Beyond summaries, compute RMSE for model.

# For multiple model

# Calculate residuals
residuals_multiple <- resid(multiple_model)

# Calculate RMSE for multiple model
rmse_multiple <- sqrt(mean(residuals_multiple^2))
rmse_multiple

## [1] 4.056417

RMSE is how different the models predictions is from actual life expectancy. The value being roughly 4 means that it is off by 4 years. Residual is the difference between what the model predicted vs the real life life expectancy. If a country’s residual is really big, it means the model predicted way too high or way too low for that country. Large residuals makes the model less trustworthy. This could also be a call to include another factor that could be more important or missing. I would investigate further into outliers, countries that are extreme cases (very poor or very wealthy) might behave differently and cause big prediction errors.

Extra

cor (countries [, c("Energy", "Electricity")], use = "complete.obs")

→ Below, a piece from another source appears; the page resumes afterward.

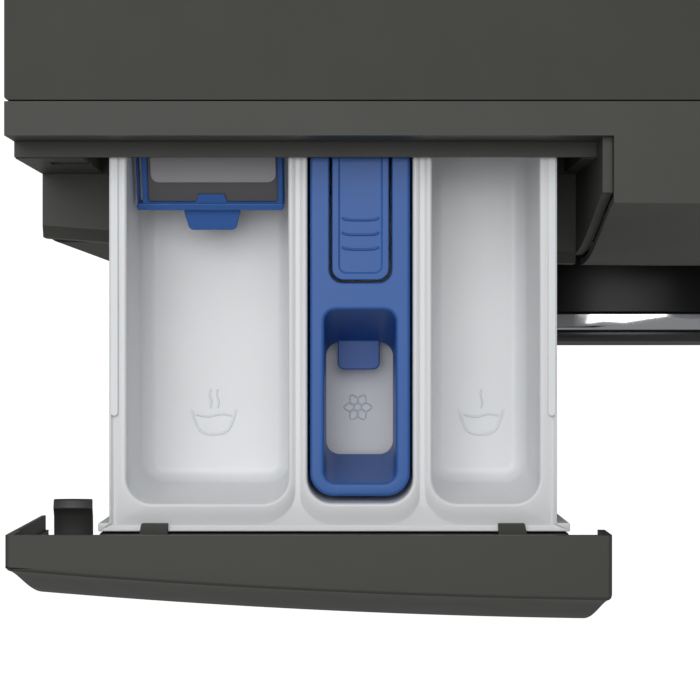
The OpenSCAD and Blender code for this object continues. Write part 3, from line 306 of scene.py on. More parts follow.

##                Energy Electricity
## Energy      1.0000000   0.7970054
## Electricity 0.7970054   1.0000000

Energy and Electricity have a correlation of 0.797, which is very high. Because they move together, the regression model can’t tell which one actually drives CO₂ emissions. This makes the coefficients unstable, hard to interpret, and sometimes misleading. The model can still predict CO₂ fairly well, but you can’t trust the individual effects of Energy vs. Electricity.